"Some Nights" mi ha profondamente affascinato e colpito: "devono essere un gruppo nuovo di pacca questi Fun, impossibile non averne mai sentito parlare prima" pensavo tra me e me, rimuginando su questo trio per cui prevedo ed auspico un futuro da next big thing del pop. Tuttavia, documentandomi meglio ho scoperto con una certa sorpresa che "Some Nights" non è l'opera prima dei Fun, il debutto della band risale al 2009 con questo "Aim And Ignite". "Beh, ma se nessuno se l'è filato dev'essere senza dubbio un lavoro acerbo", pensavo, ed ancora una volta mi sbagliavo di grosso. Ora, dico io, ma come ca...volo è possibile che un disco così sia passato sotto silenzio, con tutta la mondezza sonora di cui ci sommergono giornalmente radio e televisioni, in un music business in cui un quarto d'ora di celebrità non si nega a nessuno? Forse sono ingenuo io a stupirmi, l'ambiente discografico è sempre stato un mondo marcio ed assolutamente estraneo al concetto di meritocrazia: si pensi al vergognoso ostracismo di cui fu vittima un genio come Donovan, o i Fastball in tempi più recenti: per una giovane band sotto contratto con un'etichetta indipendente dev'essere praticamente impossibile ritagliarsi uno spazio "adeguato" senza piegarsi a certe logiche.
Ma torniamo ai nostri Fun, che è meglio: sotto questa bellissima copertina in stile inconfondibilmente anni '80 si nasconde un signor disco: suoni più orchestrali e baroccheggianti rispetto a "Some Nights", archi e fiati di vario genere abbondano in tutte le canzoni grazie all'estro creativo del polistrumentista Andrew Dost, anima della band insieme al chitarrista Jack Antonoff ed al carismatico frontman Nate Ruess. "Aim And Ignite" è un album dai vari colori, ora tenui ora più sgargianti, dolce ma mai melenso, che propone un piacevolissimo operatic pop che mette in mostra più ancora che in "Some Nights" la creatività ed il gusto melodico di questi tre ragazzi.
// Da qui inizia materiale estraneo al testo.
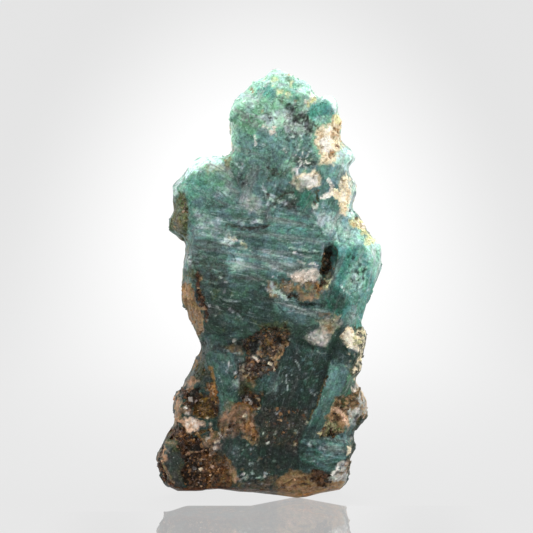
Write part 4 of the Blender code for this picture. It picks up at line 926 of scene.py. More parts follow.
spots("cream", 0.95, 0.17, (-9.5, 5.3), (-13.8, 9.85))
spots("mauve", 0.9, 0.18, (-8.6, 5.2), (-9.1, 5.0))
patch("shell", 1.0, 0.4, (-11.2, 12.0), (-10.6, 11.8), (-9.9, 11.9), (-9.2, 11.6), (-9.0, 11.2),
      (-9.6, 10.6), (-10.2, 10.2), (-10.8, 10.2), (-11.6, 10.8), (-11.8, 11.6), ragged=0.6)
spots("shell", 1.0, 0.7, (-10.1, 11.0))
spots("blush", 1.0, 0.46, (-11.1, 11.3), (-10.5, 11.4), (-9.8, 11.1), (-10.2, 10.6))
seam("mauve", 0.9, 0.14, (-11.9, 11.8), (-11.7, 11.0), (-11.4, 10.4), ragged=0.4)
seam("tan", 0.6, 0.12, (-11.0, 11.6), (-10.6, 10.8), (-10.0, 10.5), ragged=0.4)
seam("gold", 0.9, 0.2, (-10.2, 10.05), (-9.0, 10.3), (-8.0, 10.5), ragged=0.4)
seam("rust", 0.9, 0.14, (-9.7, 9.9), (-9.4, 9.2), ragged=0.3)
patch("mauve", 0.5, 0.45, (-9.4, 9.2), (-8.8, 9.9), (-8.2, 10.2), (-7.2, 10.2), (-6.8, 9.6), (-6.9, 9.0),
      (-6.7, 8.4), (-6.8, 7.6), (-7.4, 7.2), (-8.0, 7.4), (-8.6, 8.0), (-8.8, 8.6))
patch("leather", 0.9, 0.35, (-8.4, 10.3), (-7.0, 10.3), (-6.9, 9.1), (-8.4, 9.0))
patch("olive", 0.45, 0.3, (-7.9, 9.9), (-7.2, 9.8), (-7.2, 9.2), (-7.9, 9.2))
spots("blush", 0.7, 0.26, (-8.5, 9.4), (-7.5, 7.9))
spots("cream", 0.95, 0.13, (-7.4, 8.75), (-7.0, 8.8), (-6.6, 8.8), (-6.6, 8.3))
spots("black", 0.9, 0.16, (-7.8, 8.6), (-6.8, 8.55), (-7.1, 8.5), (-8.3, 8.5))
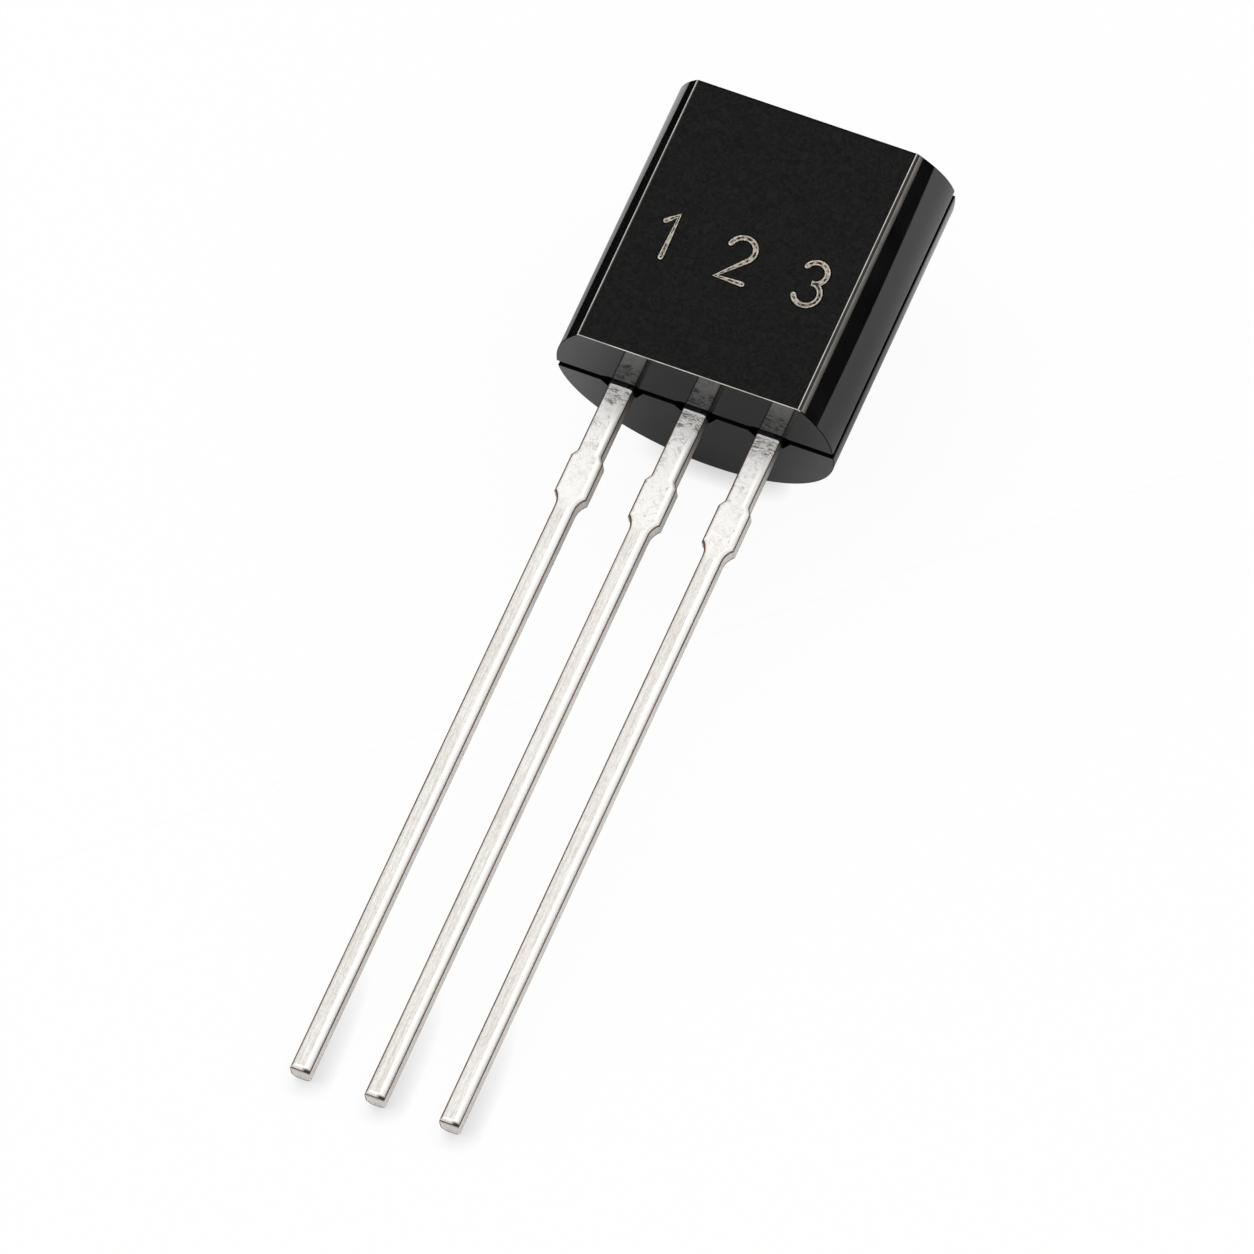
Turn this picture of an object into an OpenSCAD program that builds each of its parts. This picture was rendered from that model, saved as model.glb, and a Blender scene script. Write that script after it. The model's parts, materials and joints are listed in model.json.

Comporre una piano-ballad orchestrale come "The Gambler", con quell'aura di leggera malinconia ed al tempo stesso vivida intensità, il primissimo Jackson Browne che incontra Elton John, non è arte per tutti, ed è solo un esempio delle grandissime capacità dei Nostri, capaci di inventarsi dei repentini cambi di tempo e di umore in melodie perfette come quella della teatrale e dirompente opener "Be Calm" e "At Least I'm Not As Sad (As I Used To Be)", spensierata, estiva giocosa, un po' casinara, che si spegne su un ritmo da passionale serenata, palesi dimostrazioni di una freschezza compositiva, di un talento naturale e di un gusto veramente innato.
Basterebbero queste tre canzoni per capire che i Fun sono veramente di un altro livello rispetto a tutte le altre realtà pop/rock degli anni 2000, ma è tutto l'album ad essere una piccola meraviglia, che scorre fresco, impetuoso come un ruscello carico di entusiasmo ed ispirazione, dal power-pop di "Benson Hedges", colorato dal synth di Andrew Dost ad una marcetta leggera e frizzante, dai risvolti quasi ska come "Walking The Dog" passando per una sontuosa "Take Your Time (Coming Home)", che quasi rimanda a Jim Steinman per l'elaborazione della melodia, la cura del suono e la struttura dilatata da quasi-suite e una potenziale smash hit come "All The Pretty Girls", delizioso richiamo ad un pop rock anni '70 con tanto di coretti ed una melodia stupenda specialmente nelle strofe seguita a ruota a ruota da "I Wanna Be The One" che si presenta come una danza dall'andamento cadenzato e leggiadro, che mischia un inconfondibile gusto "operistico" con ottoni di gusto inizio ‘900, il tutto riadattato in chiave fresca e moderna.
Non mancano episodi un po' sottotono come "Barlights" e "Light A Roman Candle With Me", ma "Aim And Ignite" rafforza ulteriormente due mie grandi certezze: 1-nelle hit parades del 2000 c'è poco spazio per la Bellezza. 2-I Fun sono una benedizione del cielo, l'ancora di salvezza del pop, e lo dico ad oggi: forse il tempo mi smentirà, può anche darsi che vada così anche se io ci credo molto, ci voglio credere, ma anche se i Fun dovessero finire con il deteriorasi ed essere risucchiati dal quel buco nero chiamato mainstream qualcosa di buono lo avrebbero comunque già fatto, ed io potrò dire ad alta voce, senza vergogna alcuna, che "Aim And Ignite" e "Some Nights" sono due grandi dischi, che dopotutto ne è valsa la pena.